Just a few quotes to show the truly evil, neocon nature of this man:

On the International Criminal Court:
America's posture toward the ICC should be "Three Noes": no financial support, directly or indirectly; no cooperation; and no further negotiations with other governments to "improve" the ICC. Such a policy cannot entirely eliminate the risks posed by the ICC, but it can go a long way in that direction.

The United States should raise our objections to the ICC on every appropriate occasion, as part of our larger campaign to assert

American interests against stifling, illegitimate, and unacceptable international agreements. The plain fact is that additional "fixes" to the ICC will not alter its multiple inherent defects, and we should not try to do so. The United States has many alternative foreign policy instruments to utilize that are fully consistent with our national interests, leaving the ICC to the obscurity it so richly deserves. Signatories of the Rome Statute have created an ICC to their liking, and they should live with it. We should not.

OHMYGOD - Bolton opposes the poster child of the European Left, the ICC!!

On Iran's nuclear ambitions:
Washington has dismissed a United Nations report that finds no evidence Iran has been seeking atomic weapons.
John Bolton, the top US arms control official, said the International Atomic Energy Agency assessment was "impossible to believe". He said Iranian efforts to acquire nuclear capabilities only made sense as part of a weapons programme. ...

Mr Bolton, speaking at a dinner for the US publication The American Spectator, threw scorn on Tehran and the IAEA.

"After extensive documentation of Iran's denials and deceptions over an 18-year period and a long litany of serious violations of Iran's commitments to the IAEA, the report nonetheless concluded that "no evidence" had been found of an Iranian nuclear weapons programme," he said. ...

The tone of Mr Bolton's statement, our correspondent adds, indicates the US is prepared to take on the UN's nuclear body and state contrary conclusions.

Mr Bolton had wanted to confront Iran in the UN Security Council, while others, including the Europeans, have sought quiet diplomacy to resolve the issue.

See what I mean? This guy hasn't got a clue about the virtues of European style "quiet diplomacy". All of Germany knows that the only language the Iranian mullahs understand is "quiet diplomacy".

On the UN
Because Americans generally are skeptical about their own government, can it be any surprise that many are less than enthusiastic about the United Nations, an organization that includes 184 other governments? Moreover, the principle business of the United Nations is governmental business, legitimately so in most cases, but it is certainly rare to find genuine capitalists walking the U.N. halls. This deep philosophical disjunction between the prevailing ethos of the United Nations and the fundamental American approach to governance is not something that will change in the foreseeable future. ...

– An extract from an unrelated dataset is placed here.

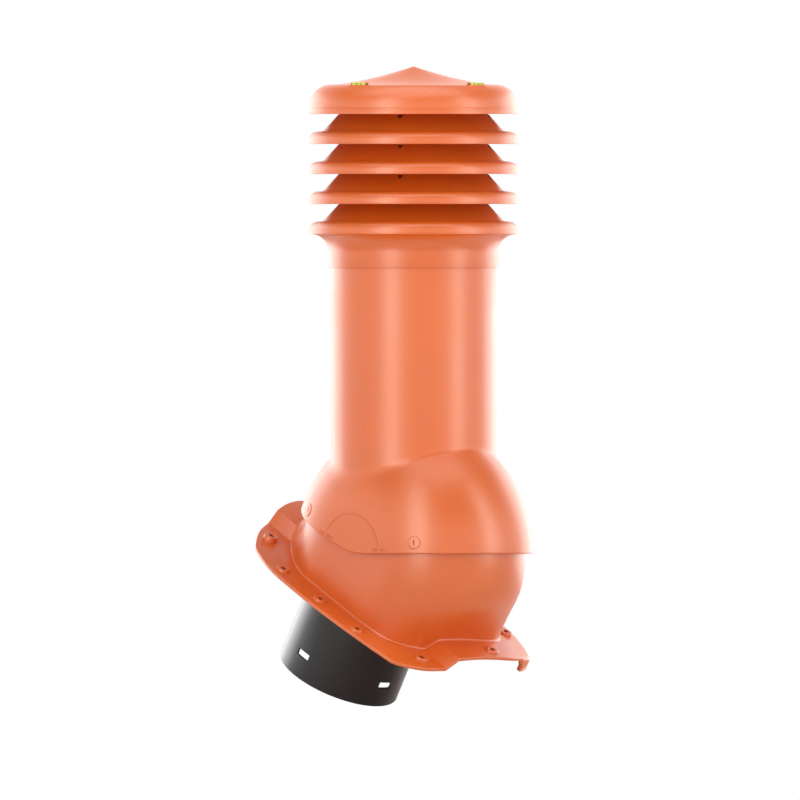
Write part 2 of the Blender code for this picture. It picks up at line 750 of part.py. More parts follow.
def flange_outline():
    """The whole outline, anticlockwise as seen from above, as down and away from the near side."""
    near = [station_place(station, -FLANGE_NEAR_WIDTH) for station in NEAR_STATIONS]
    far = [station_place(station, FLANGE_FAR_WIDTH) for station in FAR_STATIONS]
    return rounded_outline(list(reversed(near)) + far, 2)


def flange_profile(low_side, high_side, top_of, bottom_of):
    """A section across the roof: a top line and a bottom line, both taken from the flange's top."""
    crown = [FAR_CREASE + (NEAR_CREASE - FAR_CREASE) * row / CROWN_ROWS
             for row in range(CROWN_ROWS + 1)]
    marks = [low_side, *(s for s in crown + [BAND_INNER] if low_side < s < high_side), high_side]
    top = [(-side, top_of(flange_rise(side))) for side in marks]
    bottom = [(-side, bottom_of(flange_rise(side))) for side in marks]
    return list(reversed(top)) + bottom


def across_frame():
    """A frame with X away from the near side, Y out of the roof and Z down the roof."""
    away = Vector((0, 1, 0))
    out = roof_point(0, 0, 1)
    return Matrix((away, out, away.cross(out))).transposed().to_4x4()


def make_flange():
    far = FLANGE_NEAR_WIDTH + FLANGE_FAR_WIDTH
    long = FLANGE_DOWNHILL + FLANGE_UPHILL
    level = roof_frame(0, 0, 0)
    profile = flange_profile(-far, far, lambda rise: rise, lambda rise: rise - FLANGE_WALL)
    flange = outline_prism("flange_plate", profile, -long, long, across_frame())
    outline = flange_outline()
    boolean(flange, outline_prism("flange_outline", outline, -far, 0, level), 'INTERSECT')
    skirt_profile = flange_profile(-far, LIP_STOP, lambda rise: rise - FLANGE_WALL / 2,
                                   lambda rise: min(LIP_BOTTOM, rise - FLANGE_WALL))
    skirt = outline_prism("flange_lip", skirt_profile, LIP_UPHILL, long, across_frame())
    around = inset_outline(outline, LIP_SETBACK)
    boolean(skirt, outline_prism("lip_outline", around, -far, 0, level), 'INTERSECT')
    inner = outline_prism("lip_inside", inset_outline(outline, LIP_WALL), -2 * far, far, level)
    boolean(skirt, inner)
    boolean(flange, skirt, 'UNION')
    inside = [foot_ring(BASE_WALL / 2, LIP_BOTTOM - FLANGE_WALL), foot_ring(BASE_WALL / 2, 0)]
    boolean(flange, loft("flange_opening", inside, False, cutters))
    return flange


def boss_places():
    """Down, side and height of each screw boss, near side first."""
    rows = [(BOSS_DOWN - BOSS_PITCH * step, BOSS_SIDE) for step in (-1, 0, 1)]
    places = [(down, side, LOW_BOSS) for down, side in rows]
    places += [(down, -side, LOW_BOSS) for down, side in rows[1:]]
    down, side = BOSS_CORNER
    places += [(down, side, TALL_BOSS), (down, -side, TALL_BOSS)]
    places += [(down, side, LOW_BOSS) for down, side in FRONT_BOSSES]
    places.append((*FAR_BOSS, MIDDLE_BOSS))
    return places


def make_flashing_base():
    rings = [foot_ring(-FOOT_BEAD, SEAT_RISE), foot_ring(-FOOT_BEAD)]
    rings += reversed(body_rings(0))
    rings += body_rings(BASE_WALL)
    rings.append(foot_ring(BASE_WALL, BAND_RISE))
    base = loft("flashing_base", rings, False, parts, terracotta)
    boolean(base, make_flange(), 'UNION')
    bore = cone("pipe_bore", PIPE_RADIUS + GAP, PIPE_RADIUS + GAP, SEAT_RISE - THROUGH,
                BAND_RISE + BASE_WALL, cutters, roof_frame(-PIPE_UPHILL, 0, 0), SEGMENTS)
    boolean(base, bore)
    for number, (down, side, height) in enumerate(boss_places(), 1):
        frame = roof_frame(down, side, flange_rise(side))
        boss = cone(f"boss_{number}", BOSS_RADIUS, BOSS_TOP_RADIUS, -FLANGE_WALL / 2, height,
                    cutters, frame, 8)
        boolean(base, boss, 'UNION')
        hole = cone(f"boss_hole_{number}", BOSS_HOLE_RADIUS, BOSS_HOLE_RADIUS, -THROUGH,
                    THROUGH, cutters, frame, 6)
        boolean(base, hole)
    for number, frame in enumerate(screw_frames(), 1):
        hole = cone(f"base_screw_bore_{number}", SCREW_SHANK_RADIUS + GAP,
                    SCREW_SHANK_RADIUS + GAP, -3 * BASE_CLEARANCE, HOOD_WALL, cutters, frame, 8)
        boolean(base, hole)
    shade(base, 30)
    return base


# Duct pipe

def make_duct_pipe():
    inner = PIPE_RADIUS - PIPE_WALL
    seat = BAND_RISE + GAP
    profile = [(PIPE_RADIUS, PIPE_TOP_RISE), (PIPE_RADIUS, seat + PIPE_WALL),
               (PIPE_RADIUS + PIPE_COLLAR, seat + PIPE_WALL), (PIPE_RADIUS + PIPE_COLLAR, seat),
               (PIPE_RADIUS, seat), (PIPE_RADIUS, PIPE_END_RISE), (inner, PIPE_END_RISE),
               (inner, PIPE_TOP_RISE)]
    frame = roof_frame(-PIPE_UPHILL, 0, 0)
    pipe = turned("duct_pipe", profile, parts, frame, black)
    length, height = PIPE_SLOT
    for number in range(4):
        turn = frame @ Matrix.Rotation(math.radians(90 * number), 4, 'Z')
        slot = box(f"pipe_slot_{number + 1}", (4 * PIPE_WALL, length, height),
                   (PIPE_RADIUS, 0, PIPE_END_RISE + PIPE_SLOT_ABOVE_END), cutters, turn)
        boolean(pipe, slot)
    shade(pipe)
    return pipe


make_vent_cap()
for ring_number in range(1, LOUVRE_RINGS + 1):
    make_louvre_ring(ring_number)
make_head_collar()
make_hood()
for screw_number, screw_frame in enumerate(screw_frames(), 1):
    make_hood_screw(screw_number, screw_frame)
make_flashing_base()
make_duct_pipe()
bpy.context.view_layer.update()
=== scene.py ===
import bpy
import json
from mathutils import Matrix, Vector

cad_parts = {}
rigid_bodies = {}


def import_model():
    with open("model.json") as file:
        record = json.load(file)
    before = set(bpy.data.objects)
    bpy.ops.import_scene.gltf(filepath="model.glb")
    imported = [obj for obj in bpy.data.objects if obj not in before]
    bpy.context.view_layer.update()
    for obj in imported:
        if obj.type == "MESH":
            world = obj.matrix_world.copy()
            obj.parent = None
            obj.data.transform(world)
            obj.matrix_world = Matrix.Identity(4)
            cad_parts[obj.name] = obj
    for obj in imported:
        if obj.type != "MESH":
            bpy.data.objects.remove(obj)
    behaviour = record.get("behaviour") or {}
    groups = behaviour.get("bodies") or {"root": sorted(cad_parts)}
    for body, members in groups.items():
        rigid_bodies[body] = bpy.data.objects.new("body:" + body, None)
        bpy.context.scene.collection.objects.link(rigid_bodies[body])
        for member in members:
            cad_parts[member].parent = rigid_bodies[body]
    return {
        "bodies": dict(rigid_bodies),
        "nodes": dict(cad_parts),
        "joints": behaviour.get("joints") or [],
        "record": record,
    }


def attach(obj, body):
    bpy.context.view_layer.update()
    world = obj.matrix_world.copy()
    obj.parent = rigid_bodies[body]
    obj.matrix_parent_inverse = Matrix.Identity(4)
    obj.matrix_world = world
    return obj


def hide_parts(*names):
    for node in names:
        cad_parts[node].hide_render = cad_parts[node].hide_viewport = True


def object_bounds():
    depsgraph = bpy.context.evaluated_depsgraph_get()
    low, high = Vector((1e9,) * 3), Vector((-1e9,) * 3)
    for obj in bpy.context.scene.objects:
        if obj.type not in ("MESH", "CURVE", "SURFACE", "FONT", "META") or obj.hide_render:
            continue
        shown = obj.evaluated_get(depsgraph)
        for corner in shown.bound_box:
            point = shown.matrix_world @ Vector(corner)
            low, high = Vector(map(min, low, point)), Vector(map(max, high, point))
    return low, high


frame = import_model()
cad_low, cad_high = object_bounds()
print("CAD box", [round(v, 4) for v in (*cad_low, *cad_high)])

# %% Modules and the unit
import json
import math

import bpy
from mathutils import Matrix, Vector

MM = 0.001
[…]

What, then, does the foregoing analysis mean for the United Nations, and for America's role within the organization? It means primarily that the rest of the world should have realistic expectations that the United Nations has a limited role to play in international affairs for the foreseeable future. ...

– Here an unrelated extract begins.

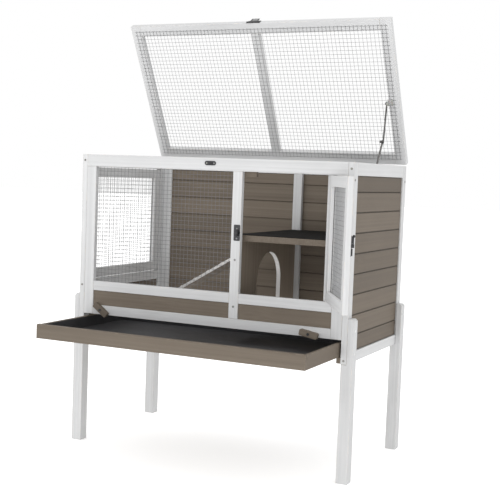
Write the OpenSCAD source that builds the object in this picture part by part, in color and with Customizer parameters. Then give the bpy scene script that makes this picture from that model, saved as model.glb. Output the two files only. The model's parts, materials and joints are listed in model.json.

No one ... should be under any illusions that American support for the United Nations as one of several options for implementing American foreign policy translates into unlimited support for the world organization. That is not true now, and it will not be true for a long time to come, if ever.

Gasp! Bolton dares to limit the support for the UN, in clear violation of the directive of a great statesman, German foreign genius minister Joschka Fischer:

... the United Nations has an outstanding role to play, as it possesses an indispensable resource, and this is legitimacy. Only the United Nations can justify the use of military means ... The UN, with its numerous subsidiary organizations, has at its disposal the instruments needed to bring about security, peace and development. It has over the decades acquired experience of conflict prevention, crisis management, nation building and reconstruction. Today a great African statesman, Secretary-General Kofi Annan, is the face the public associates with the credibility and experience of the United Nations.

(emphasis added)

I rest my case. Bolton has identified himself without any doubt as a member of the "Donald H. Rumsfeld School of Politics", which gives a damn about European appeasement policy and has the guts to say so.

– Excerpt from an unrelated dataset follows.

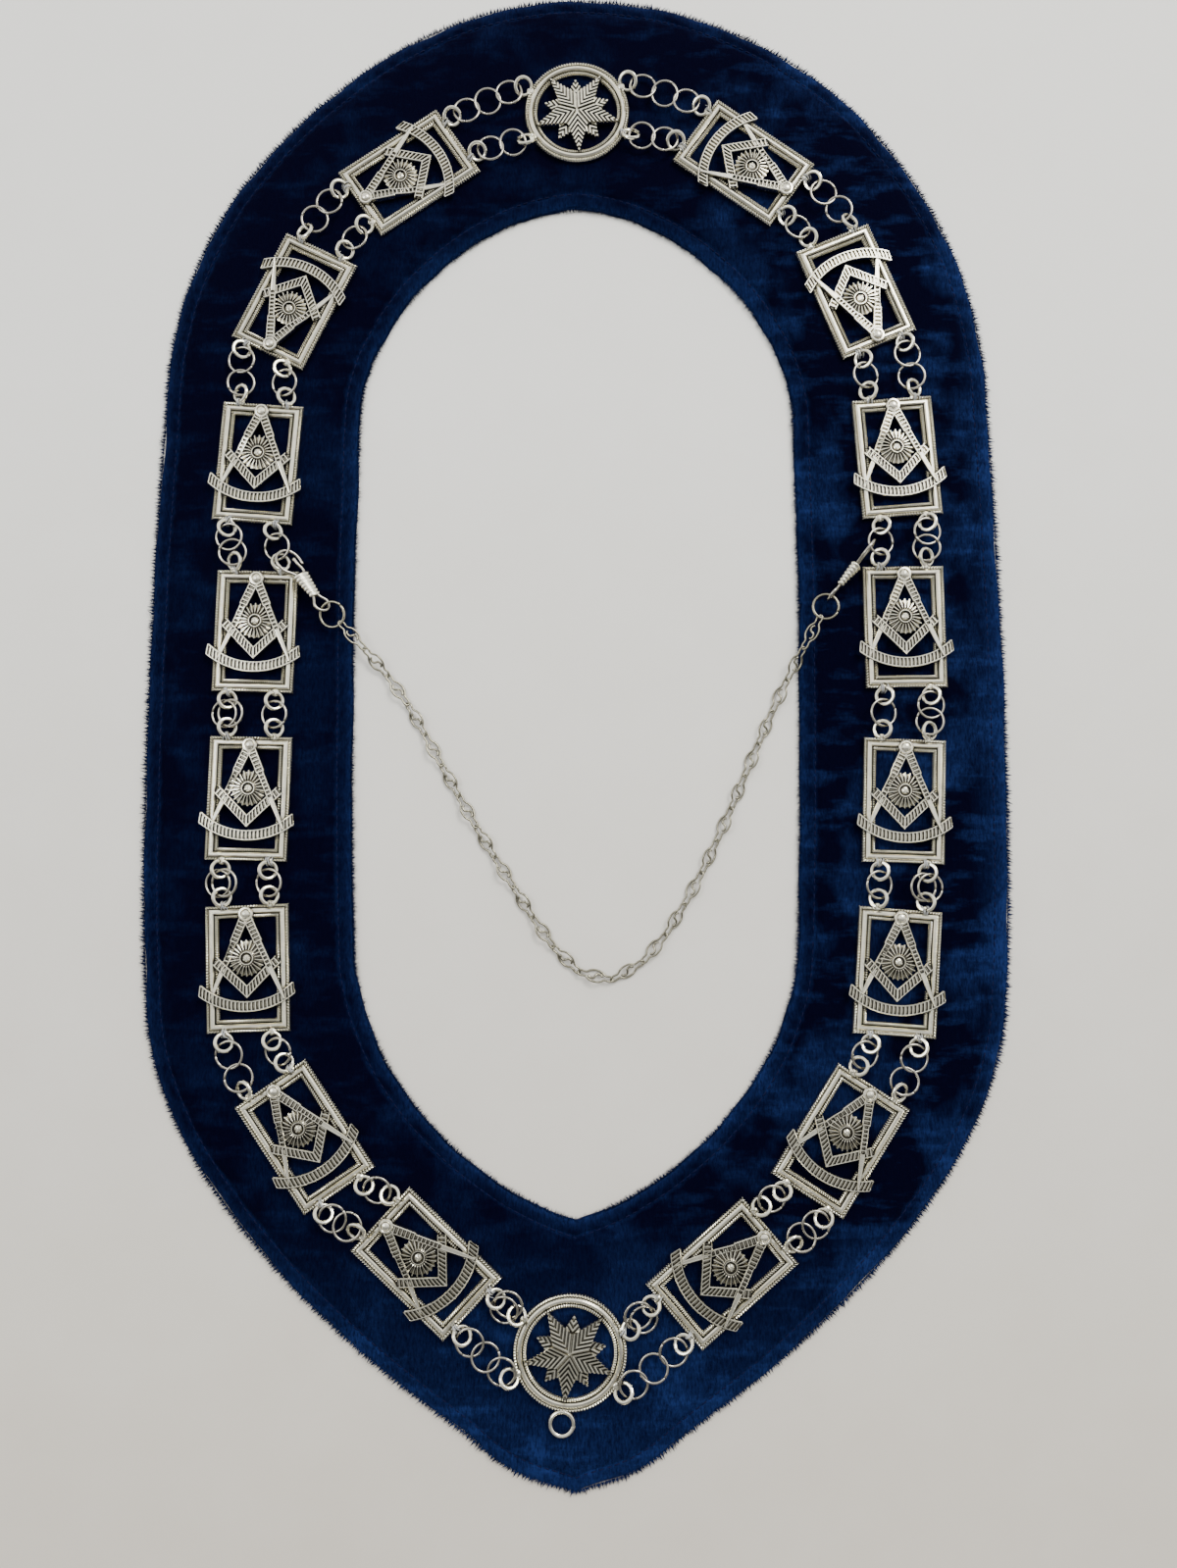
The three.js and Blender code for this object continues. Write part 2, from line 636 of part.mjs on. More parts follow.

No chance for admission into the distinguished halls of the "Joschka Fischer School of Politics"...
 
I think what's so ironic (for lack of a better descriptive) is this apparent disdain on the part of many liberals and U.N apologists against a man that would most likely be a force to be reckoned with. Really what is it they want? They just don't seem to want the U.N held accountable for anything!
 
Bonnie said:
I think what's so ironic (for lack of a better descriptive) is this apparent disdain on the part of many liberals and U.N apologists against a man that would most likely be a force to be reckoned with. Really what is it they want? They just don't seem to want the U.N held accountable for anything!

What is it the liberals want? Of course you know - they lust for world domination with total unaccountability. All without firing a shot of course.

Glad to see Mr. "Thunder Bolt" on the scene. I like it when "ugly American capitalists" can call a spade a spade.
 
ScreamingEagle said:
What is it the liberals want? Of course you know - they lust for world domination with total unaccountability. All without firing a shot of course.

Glad to see Mr. "Thunder Bolt" on the scene. I like it when "ugly American capitalists" can call a spade a spade.



Me, too. It's like being stuck in a room where everyone is talking sideways gibberish, and suddenly someone cuts through with the plain truth. Refreshing, liberating, and life-affirming.